Ethanol without corn still eludes researchers

For centuries, alchemists searched for a way to convert base metals into gold, only to be disappointed time and again. Sometimes it seems that the search for an economical method for converting biomass — cellulosic waste products as they are more commonly described — into ethanol has proven just as elusive.

Almost a decade ago, the U.S. Energy Department predicted that by 2009 cellulosic-derived ethanol would command as big a share of the market as conventional ethanol. But that hasn’t happened — yet, at least, according to the New York Times’ Mathew L. Walk and Alexei Barrionuevo.

Nevertheless, researchers and venture capitalists are still confident they eventually will turn the corner.
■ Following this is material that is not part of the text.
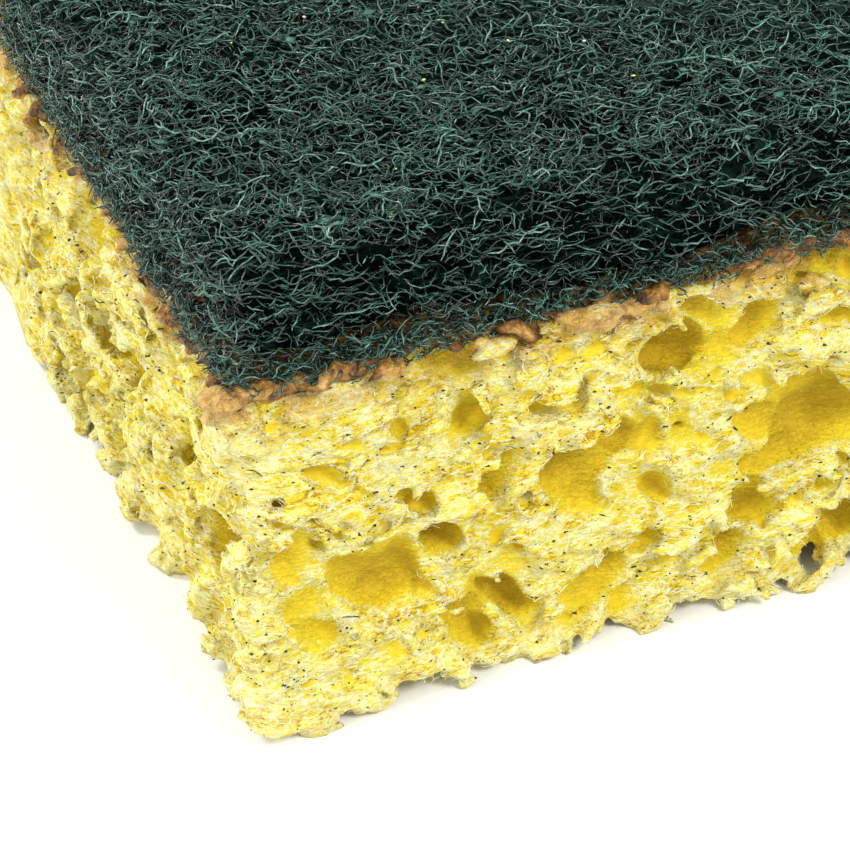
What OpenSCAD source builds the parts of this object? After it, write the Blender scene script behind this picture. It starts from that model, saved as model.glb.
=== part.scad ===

However, the issue is resolved, one alternative fuels expert says now is not the time for Americans to become discouraged.

“Policymakers and Americans in general always need to bear in mind that renewable fuels make up a very big and complicated picture,” says Mark Hall, an Alabama Cooperative Extension System agent specializing in renewable energy who also serves on Governor Bob Riley’s renewable energy task force.

Hall says it may even be that current biofuel research and development represent only the first step toward energy independence.

“This picture really is so complicated, and it may be that the current types of renewable fuels represent only bridge technologies that will help us acquire a measure of energy self-sufficiency until more lucrative technologies can be developed further down the road,” he says.

Indeed, Hall says feedstocks such as corn and biomass crops may turn out to be long-term energy sources or they may end up serving comparatively short-term solutions until more efficient technologies prevail.

For his part, Hall is intrigued with the potential for algae, which can be bred and developed specifically for energy needs. While the concept is still largely in the drawing board stage, algae, conceivably at least, offers the potential to produce more in a smaller area than many other biofuel sources, he says.

For now, the biggest factor stymieing the development of cellulosic-derived ethanol is the cellulose — that is, finding a cost-effective way to break down the cellulose commonly found in stems, stalks and wood chips into sugars. Cellulose is comprised partly of sugars, though these are tightly linked in a more complicated chain. Breaking them up so they ultimately can be converted into ethanol requires several enzymes.

Last year, Honda announced it may have discovered a more efficient way to do this using a microorganism developed in a Japanese lab. The process results in a “significant increase in production of bio-ethanol,” according to a press release issued by Honda’s Tokyo facility. The new process conceivably will allow large volumes of ethanol to be produced from widely available waste wood, leaves and other sources typically described as soft biomass.

Hall stresses there are also other technologies on the horizon that bode well for cellulosic ethanol. For example, last year, scientists announced they had completed genome mapping of a poplar tree, black cottonwood or Populus trichocarpa, which offers huge potential as a biofuels source. The poplars, which grow 12 feet a year, mature in as little as four years and can reach 100 feet.

Scientists are hopeful the knowledge they’ve gained through gene mapping will enable them to undertake dramatic improvements in plantation productivity associated with the tree, possibly even rivaling the strides made from the green revolution in agriculture.

Still, the challenge remains of finding an economically feasible way to convert cellulose into sugar — one that venture capitalists and researchers have every incentive for overcoming.

The New York Times reports the Department of Energy has allocated $760 million for renewable fuel projects this year, including wind and solar energy. It recently awarded grants totaling $385 million over the next four years to six companies establishing cellulosic ethanol plants.